喫茶 シンドバッド

思いつくままに興味のある事を書いてます。

母の日に思う

2015年05月07日 | 日記
もうすぐ5月10日は母の日である。
今年は祝ってあげる母がもういない。
去年の11月に亡くなったからである。
9月に検査入院するからと兄貴に教えられて、たいしたこと無いと
思っていた矢先の事であった。
2週間程度が突然の危篤状態になり、その間東京と田舎の往復を
何度か繰り返していた。
夜中に携帯が鳴り、兄貴から「もう今日明日がヤマ場の状態だから
お前の顔を見ておきたいからとお袋が言っている。

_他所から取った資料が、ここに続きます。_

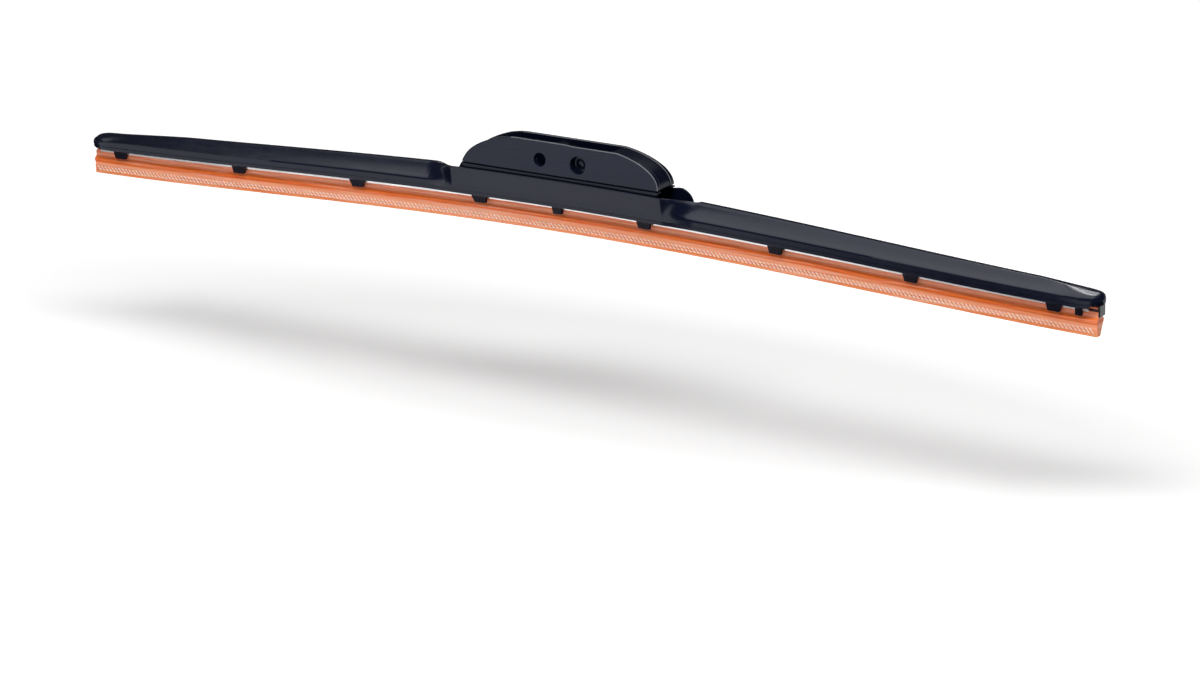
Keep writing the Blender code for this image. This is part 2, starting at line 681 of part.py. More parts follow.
def hub_outline():
    """C-shaped hub that snaps onto the pivot pin, with its neck to the slot floor."""
    bore = PIN_RADIUS + RUNNING_GAP
    neck_top = FLOOR_FOOT + FLOOR_ROOT
    neck_angle = math.degrees(math.acos(HUB_NECK / 2.0 / HUB_RADIUS))
    mouth_outer = math.degrees(math.asin(SNAP_MOUTH / 2.0 / HUB_RADIUS))
    mouth_inner = math.degrees(math.asin(SNAP_MOUTH / 2.0 / bore))
    outer_left = arc(HUB_RADIUS, 180.0 - neck_angle, 270.0 - mouth_outer, ROUND_STEPS // 2)
    inner = arc(bore, 270.0 - mouth_inner, mouth_inner - 90.0, ROUND_STEPS)
    outer_right = arc(HUB_RADIUS, mouth_outer - 90.0, neck_angle, ROUND_STEPS // 2)
    return [(-HUB_NECK / 2.0, neck_top)] + outer_left + inner + outer_right + [(HUB_NECK / 2.0, neck_top)]


def make_adapter():
    adapter = add_object("adapter", make_wall("adapter", -1.0), BLACK_PLASTIC)
    join(adapter, make_wall("wall_trailing", 1.0))
    for name, side in (("apron_leading", -1.0), ("apron_trailing", 1.0)):
        low, high = sorted((side * APRON_INNER, side * APRON_OUTER))
        join(adapter, plate(name, apron_outline(), low, high, "Y"))
    floor_half = APRON_INNER + FLOOR_ROOT
    floor_top = FLOOR_FOOT + FLOOR_THICKNESS
    join(adapter, block("slot_floor", (-FLOOR_HALF_LENGTH, -floor_half, FLOOR_FOOT),
                        (FLOOR_HALF_LENGTH, floor_half, floor_top)))
    pin_x = SIDE_PIN_SPACING / 2.0
    root = WALL_INNER + FLOOR_ROOT
    join(adapter, cross_bar("pin_boss", BOSS_RADIUS, -root, root, pin_x, SIDE_PIN_HEIGHT))
    half = BOSS_PEDESTAL / 2.0
    join(adapter, block("boss_pedestal", (pin_x - half, -root, floor_top - FLOOR_ROOT),
                        (pin_x + half, root, SIDE_PIN_HEIGHT)))
    stop_x = ADAPTER_HALF - SHOULDER_RIGHT + FIT_GAP + STOP_BAR_LENGTH
    stop_top = cap_curve(LOCK_CAP_RECESS + LOCK_CAP_THICKNESS + FIT_GAP)[0][1] - FIT_GAP
    join(adapter, block("cap_stop", (stop_x - STOP_BAR_LENGTH, -root, stop_top - STOP_BAR_HEIGHT),
                        (stop_x, root, stop_top)))
    join(adapter, plate("pivot_hub", hub_outline(), -HUB_HALF, HUB_HALF, "Y"))
    reach = WALL_OUTER + OVERRUN
    cut(adapter, cross_bar("small_pin_hole", SMALL_PIN_HOLE, -reach, reach, -pin_x, SIDE_PIN_HEIGHT))
    for name, side in (("large_hole_leading", -1.0), ("large_hole_trailing", 1.0)):
        face = side * (wall_side_at(SIDE_PIN_HEIGHT) - LARGE_HOLE_DEPTH)
        low, high = sorted((face, side * reach))
        cut(adapter, cross_bar(name, LARGE_PIN_HOLE, low, high, pin_x, SIDE_PIN_HEIGHT))
    for name, side in (("socket_leading", -1.0), ("socket_trailing", 1.0)):
        deep = side * (WALL_INNER + STUB_LENGTH)
        low, high = sorted((deep, side * (WALL_INNER - LOCK_CAP_SIDE_GAP)))
        cut(adapter, cross_bar(name, STUB_RADIUS + RUNNING_GAP, low, high, CAP_HINGE_X, CAP_HINGE_HEIGHT))
    return shade_round(adapter)


def wall_side_at(height):
    share = (height - WALL_FOOT) / (ADAPTER_TOP - WALL_FOOT)
    return mix(WALL_OUTER, WALL_OUTER_TOP, share)


def cap_curve(depth):
    """The right shoulder's line moved inwards by a depth, top to foot."""
    line = [point for point in shoulder(SHOULDER_RIGHT, RIGHT_SHOULDER_SHARES) if point[1] > LOCK_CAP_FOOT]
    moved = []
    for i, (x, z) in enumerate(line):
        before = line[max(i - 1, 0)]
        after = line[min(i + 1, len(line) - 1)]
        run = Vector((after[0] - before[0], after[1] - before[1])).normalized()
        moved.append((x + run.y * depth, z - run.x * depth))
    moved.append((ADAPTER_HALF - depth, LOCK_CAP_FOOT))
    return moved


def make_lock_cap(parent):
    outer = cap_curve(LOCK_CAP_RECESS)
    inner = cap_curve(LOCK_CAP_RECESS + LOCK_CAP_THICKNESS)
    outline = outer + list(reversed(inner))
    half = WALL_INNER - LOCK_CAP_SIDE_GAP
    mesh = plate("lock_cap", outline, -half, half, "Y")
    cap = add_object("lock_cap", mesh, BLACK_PLASTIC, parent)
    inset = half - FIT_GAP
    join(cap, cross_bar("cap_knuckle", KNUCKLE_RADIUS, -inset, inset, CAP_HINGE_X, CAP_HINGE_HEIGHT))
    reach = WALL_INNER + STUB_LENGTH - FIT_GAP
    join(cap, cross_bar("cap_stubs", STUB_RADIUS, -reach, reach, CAP_HINGE_X, CAP_HINGE_HEIGHT))
    return shade_round(cap)


def make_pin(parent):
    mesh = cross_bar("pivot_pin", PIN_RADIUS, -PIN_HALF_LENGTH, PIN_HALF_LENGTH, 0.0, PIN_HEIGHT)
    return shade_round(add_object("pivot_pin", mesh, RAIL_STEEL, parent))


def ear_outline():
    foot = WELL_FLOOR + FIT_GAP + SADDLE_THICKNESS / 2.0
    points = [(-HUB_RADIUS, foot), (HUB_RADIUS, foot)]
    steps = ROUND_STEPS // 2
    for i in range(steps + 1):
        angle = math.pi * i / steps
        points.append((HUB_RADIUS * math.cos(angle), PIN_HEIGHT + HUB_RADIUS * math.sin(angle)))
    return points


def make_saddle(parent):
    floor = WELL_FLOOR + FIT_GAP
    mesh = block("saddle_bracket", (-SADDLE_HALF_LENGTH, -SADDLE_HALF_WIDTH, floor),
                 (SADDLE_HALF_LENGTH, SADDLE_HALF_WIDTH, floor + SADDLE_THICKNESS))
    saddle = add_object("saddle_bracket", mesh, BRACKET_STEEL, parent)
    for name, side in (("ear_leading", -1.0), ("ear_trailing", 1.0)):
        low, high = sorted((side * EAR_INNER, side * SADDLE_HALF_WIDTH))
        join(saddle, plate(name, ear_outline(), low, high, "Y"))
    reach = SADDLE_HALF_WIDTH + OVERRUN
    cut(saddle, cross_bar("ear_holes", PIN_RADIUS + FIT_GAP, -reach, reach, 0.0, PIN_HEIGHT))
    for side, x in (("left", -RIVET_PLACE), ("right", RIVET_PLACE)):
        cut(saddle, cylinder_up("saddle_hole_" + side, RIVET_RADIUS + FIT_GAP, floor - OVERRUN,
                                floor + SADDLE_THICKNESS + OVERRUN, x))
    return shade_round(saddle)


def make_rivet(name, x, parent):
    """Turned rivet through the saddle and the well's floor."""
    head_foot = WELL_FLOOR + FIT_GAP + SADDLE_THICKNESS + FIT_GAP
    tail_top = HULL_CEILING - FIT_GAP + bow(x)
    profile = [(0.0, head_foot + RIVET_HEAD), (RIVET_RADIUS, head_foot + RIVET_HEAD),
               (RIVET_HEAD_RADIUS, head_foot + RIVET_HEAD / 2.0), (RIVET_HEAD_RADIUS, head_foot),
               (RIVET_RADIUS, head_foot), (RIVET_RADIUS, tail_top), (RIVET_TAIL_RADIUS, tail_top),
               (RIVET_TAIL_RADIUS, tail_top - RIVET_TAIL), (0.0, tail_top - RIVET_TAIL)]
    mesh = bpy.data.meshes.new(name)
    edges = [(i, i + 1) for i in range(len(profile) - 1)]
    mesh.from_pydata([(r, 0.0, z) for r, z in profile], edges, [])
    rivet = add_object(name, mesh, BRACKET_STEEL, parent)
    rivet.location.x = x
    screw = rivet.modifiers.new("turning", "SCREW")
    screw.axis = "Z"
    screw.angle = math.radians(360.0)
    screw.steps = 24
    screw.render_steps = 24
    screw.use_merge_vertices = True
    screw.merge_threshold = MERGE
    return rivet


clear_scene()
PARTS = make_collection("wiper_blade")
CUTTERS = make_collection("cutters")
blade = add_empty("blade_pivot", PIN_HEIGHT)
flap = add_empty("lock_cap_pivot", CAP_HINGE_HEIGHT, CAP_HINGE_X)
bpy.context.view_layer.update()
make_cover(blade)
make_rails(blade)
make_element(blade)
make_claws(blade)
make_end_cap(blade)
make_saddle(blade)
make_rivet("rivet_left", -RIVET_PLACE, blade)
make_rivet("rivet_right", RIVET_PLACE, blade)
make_pin(blade)
make_adapter()
make_lock_cap(flap)
bpy.context.view_layer.update()
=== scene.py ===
"""Scene of the windscreen wiper blade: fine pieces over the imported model,
procedural materials, a pale floor, soft studio light and the photograph's camera.

Lengths in the piece-making code are millimetres. Heights are measured up from the
cover's lower edge at mid length; the origin lies SIDE_PIN_HEIGHT above it.
"""
import math

import bmesh
import bpy
from mathutils import Matrix, Vector


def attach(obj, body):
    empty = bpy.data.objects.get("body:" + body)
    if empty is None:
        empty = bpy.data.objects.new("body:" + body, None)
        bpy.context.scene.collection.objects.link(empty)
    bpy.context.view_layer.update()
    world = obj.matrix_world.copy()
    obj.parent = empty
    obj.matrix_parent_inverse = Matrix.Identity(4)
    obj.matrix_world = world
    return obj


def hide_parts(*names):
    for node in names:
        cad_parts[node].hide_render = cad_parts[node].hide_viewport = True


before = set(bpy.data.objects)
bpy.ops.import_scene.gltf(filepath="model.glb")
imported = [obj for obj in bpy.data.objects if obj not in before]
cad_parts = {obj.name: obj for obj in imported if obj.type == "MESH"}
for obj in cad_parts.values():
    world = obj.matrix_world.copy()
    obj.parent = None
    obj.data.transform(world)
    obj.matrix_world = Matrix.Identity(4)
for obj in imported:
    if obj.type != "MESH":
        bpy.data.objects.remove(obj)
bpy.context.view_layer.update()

MM = 0.001
MERGE = 0.002               # nearer points of a plate are merged
FLAT_ANGLE = 0.5            # and faces at a smaller angle, in degrees
SIDE_PIN_HEIGHT = 17.5

# Bow of the blade
BOW_DROP = 6.76
BOW_REACH = 241.4

# Cover: the wings
TIPS = {"left": 224.6, "right": 226.9}
TIP_WALL = 1.5
TIP_GAP = 0.012             # the skin stops this far from the tip
COVER_WALL = 1.2
SKIRT_HALF = 5.7
SKIRT_HEIGHT = 3.4
SKIRT_SHARE = 0.62          # most of a section's height that the skirt takes
SKIRT_LEAN = 0.9
LIP_HEIGHT = 1.3            # recessed band along the lower edge
LIP_STEP = 0.26
LIP_LEAN = 0.3
LIP_POINTS = 3
EDGE_ROUND = 0.15
RIDGE_HEIGHT = 9.15
RIDGE_TIP_HEIGHT = 6.25
RIDGE_SIDE = 1.6            # the ridge lies behind the middle plane
RIDGE_FLAT_HALF = 0.85
CROWN_LENGTHS = {"left": 16.0, "right": 25.0}  # the ridge widens to a crown at the tips
CROWN_FLAT_HALF = 2.3
CROWN_SIDE = 0.9
CROWN_CAMBER = 0.35
DROOPS = {"left": 1.9, "right": 1.7}
DROOP_LENGTHS = {"left": 46.0, "right": 26.6}
DROOP_POWER = 1.3
NOSES = {"left": 4.6, "right": 3.4}
NOSE_POWER = 2.9
TIP_ROUND_LENGTH = 8.0
TIP_ROUND_POWER = 2.2
TIP_LIFTS = {"left": 0.55, "right": 1.35}
EDGE_DROP = 0.12
WING_ROOT = 51.6

# Cover: the hull and its well
HULL_CENTRE = -1.4
HULL_STRAIGHT = 47.0
HULL_SWEEP = 59.8           # the near rim has run into the ridge here
SWEEP_POWER = 1.35
FAR_RIM_ENDS = {"left": 46.4, "right": 48.3}
FAR_RIM_FEET = {"left": 51.2, "right": 54.5}
FAR_HUMPS = {"left": 0.0, "right": 0.75}
FAR_HUMP_PLACE = 47.6
FAR_HUMP_REACH = 5.0
FAR_SLIDE = 0.72
HULL_BASE_HALF = 6.3
RIM_HALF = 7.25
RIM_HEIGHT = 10.6
RIM_ROUND = 0.3
RIM_STEPS = 3
WELL_FLOOR = 3.3
WELL_STRAIGHT = 45.6
WELL_REACH = 55.6
HULL_CEILING = 2.1          # of the hollow below the well
CEILING_START = 53.0
CEILING_RISE = 9.0
TIP_FOOT_SHARE = 0.55       # of the half width, where the underside of a solid tip starts

# Cover: stations along its length
HULL_STATIONS = 30
SWEEP_LEAD = 0.8
SWEEP_STATIONS = 35
SWEEP_STEP = 0.4
WING_STATIONS = 64
TIP_STATIONS = 18
HOLLOW_END_STEP = 0.01
HOLLOW_END_CLEAR = 0.05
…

」
急いで病床に駆けつけた。
ICUに入った母親の顔が今でも忘れられない。
必死に痛みに耐えていた。
「アタマが割れるように痛い。吐き気が止まらない」
抗がん剤を投与していたせいである。
それでも必死に言葉を交わそうとして
「お前を産んで良かった」と肩を震わせながら。
思わず手を握り締めていた。自分の生気をを分けられるのなら
いくらでもあげようと心の中で念じながら。
涙が止まらなかった。
いつも家に入るのが当たり前でもうとっくにはやらない店を気にかけて
「近所の婆さん連中が行く場所がないから」
と毎日店を開けていた。
たまにかかってくる電話で地元の近況報告や親戚のハナシなど
いつも長々と1時間以上話していた。
そして季節ごとにさくらんぼや山菜、柿や餅などを毎年送ってくれていた。
その中に広告の裏紙にビッシリと書かれた手紙を読むのも楽しみで
あった。
田舎の同級生と会合があって日帰りで遊んできたとか、毎年母の日に
カミさんが選んで送った洋服を着てめかし込んで得意げに自慢に
していたり。酉の市で買った熊手を送ると毎年店に飾ってくれていた。
そんな事がいつまでも続くのかと思っていた。
今はもう、電話もかかってこない。
季節の便りも届かない。
あるのは今まで書いてくれた母からの手紙だけである。